MONROVIA, Calif. – The John Moran auction block is still hot from the sale of the Chaffey College Apple-1 computer during the Postwar & Contemporary Art + Design auction that took place Tuesday, November 9. Several media news channels covered the piece of technological history that ultimately sold for $500,000.
The vintage computer came to the auction house in excellent condition, featured many period-correct and original parts, and was in true working order. The Koa wood case that houses the Chaffey College Apple-1 is only one of six known examples in existence. The computer was originally purchased by an electronics professor who then sold it to his student a year later in order to get a newer version. The former student recalls the event: “I purchased this used from the original owner in 1977. He was a teacher at Chaffey College, and I was taking his programming course. He was excited to buy the Apple-II and sold me this for about $650. Of course, nobody knew it would become a collector’s item…”
The Chaffey College Apple-1 was not the only item to reach six figures. A stunning painting by artist Ariana Papdemetropoulos (American, b. 1990-) flew past its $12,000-$18,000 estimate to sell for $162,500. Archaic Revival is comprised of two interiors that appear to be existing simultaneously in two different dimensions. A rip seemingly made in the fabric of time creates a portal that segues from a sweet pastel interior to reveal a domestic space much more saturated in color.
Market darling Alexander Calder (1898-1976, American) also used a saturated red-orange hue repeatedly in his work. There were three color lithographs by Calder on offer, each utilizing his signature red and each and selling beyond their $1,000-2,000 estimates. Composition aux cercles did the best out of three works on paper when it sold for eight times its estimate at $8,125.

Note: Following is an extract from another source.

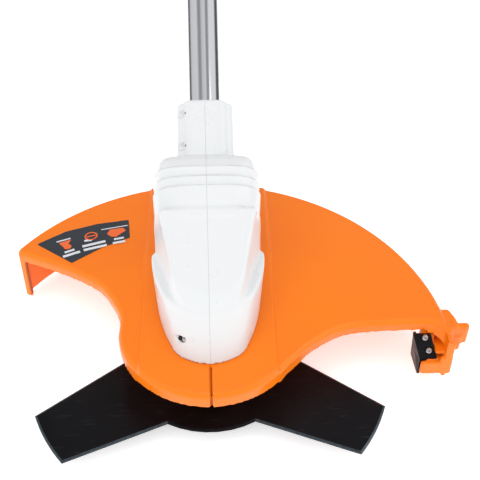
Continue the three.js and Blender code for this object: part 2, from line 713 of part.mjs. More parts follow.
function addLoopHandle() {
  const bore = alongShaft(disc(TUBE_R + GAP, -60, 60, 20));
  const boltHole = rodX(4.3, -60, 60, 0, LOOP_N);
  const bodyUp = box(-22, 22, -19, 19, 0.4, 17);
  const earFoot = box(-EAR_HALF, EAR_HALF, -12, 12, 15, LOOP_N);
  const ear = join(earFoot, rodX(12, -EAR_HALF, EAR_HALF, 0, LOOP_N, 20));
  const holes = [-17.5, 17.5].map((x) => disc(2.4, -40, 14, 8).translate(x, 0, 0));
  const upper = cut(join(bodyUp, ear), bore, boltHole, ...holes);
  const lower = cut(box(-22, 22, -19, 19, -18, -0.4), bore, ...holes);
  const bracket = new THREE.Group();
  bracket.position.y = LOOP_S;
  shaft.add(bracket);
  piece("bracket_upper", upper, black, bracket);
  piece("bracket_lower", lower, black, bracket);
  [-17.5, 17.5].forEach((x, i) => {
    const screw = join(disc(4, -21.5, -18.3, 12), disc(2.1, -19, 12, 8));
    piece(`bracket_screw_${i + 1}`, screw, steel, bracket).position.x = x;
  });
  const handle = new THREE.Group();
  handle.position.z = LOOP_N;
  bracket.add(handle);
  const legs = [1, -1].map((side) =>
    rodX(12.5, side > 0 ? EAR_HALF + GAP : -25, side > 0 ? 25 : -EAR_HALF - GAP, 0, 0, 20),
  );
  const arch = swept(archCurve(0, 1), 2 * LOOP_R, 2 * LOOP_R, 26, 5);
  const earRoom = box(-EAR_HALF - GAP, EAR_HALF + GAP, -20, 20, -20, 18);
  const sides = box(-29, 29, -40, 40, -20, 30);
  const flanks = cut(box(-60, 60, -30, 30, -13, 21), sides);
  const loop = cut(join(arch, ...legs), earRoom, flanks, rodX(4.3, -60, 60, 0, 0));
  piece("loop_handle", loop, black, handle);
  const gripCurve = archCurve(0.26, 0.74);
  const sleeve = cut(swept(gripCurve, 25, 25, 16, 5), swept(archCurve(0.22, 0.78), 22.4, 22.4, 20, 5));
  piece("loop_grip", sleeve, rubber, handle);
  const bolt = join(rodX(4, -31, 40, 0, 0), rodX(7.5, -34, -29.4, 0, 0, 6));
  piece("loop_bolt", bolt, steel, handle);
  addLoopKnob(handle);
}

function addLoopKnob(handle) {
  const shape = new THREE.Shape();
  const [lobes, steps] = [5, 30];
  for (let i = 0; i < steps; i++) {
    const a = (i / steps) * Math.PI * 2;
    const r = 16 + 3 * Math.cos(lobes * a);
    if (i) shape.lineTo(r * Math.cos(a), r * Math.sin(a));
    else shape.moveTo(r, 0);
  }
  shape.closePath();
  const body = join(extruded(shape, 31.5, 45), disc(9, 29.4, 32));
  const knob = cut(body, disc(4.2, 20, 41)).rotateY(Math.PI / 2);
  piece("loop_knob", knob, black, handle);
}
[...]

Circles turned out to be a very popular shape that day, as evident in the sale of the massive industrial white circular sculpture by German artist Yngve Holen (b. 1982-). The title of the piece, It’s Your Prada Dress and You Have a Little…U Always Look at it. Shit, That’s my Prada Dress. So I Fix That is an actual phrase originating from an interview series the artist conducted for the second installation of a magazine that he produced featuring plastic surgeons and porn professionals. The sculpture delighted our postwar art enthusiasts and almost doubled its low estimate when it sold for $22,500.
African American ceramicist Doyle Lane (1925-2002) was born in New Orleans but spent the majority of his life in Los Angeles where he became a staple in the Black arts community. Underrecognized despite his prolific body of work, Doyle produced ceramics that ranged in size from handheld vessels to large tile murals. His weed pots (named for their small opening just wide enough for a single-stem wildflower) vary in size, texture, and pattern. The sale boasted two Doyle weed pots and each more than exceeded their estimates. A brown weed pot, estimated at $500-$700, sold for $6,250, and a blue weed pot, estimated at $800-$1,200, rose to an impressive selling price of $15,000.
Several furniture lots performed well. The Hans Jorgensen Wegner Papa Bear chair and ottoman was an especially hot commodity, doubling its estimate and selling for $12,500. A 1964 Joaquim Tenreiro modern jacaranda wood desk was also popular with buyers. The Brazilian wood desk with two drawers flanked by a step-down writing surface also doubled its estimate and sold for $8,750.
Finally, a stately screenprint by legendary color field artist Helen Frankenthaler (1928-2011, American) graced the auction block. West Wind, created in 1997, demonstrated the painter’s signature wash and impeccable composition and sold well beyond its estimate at $27,500.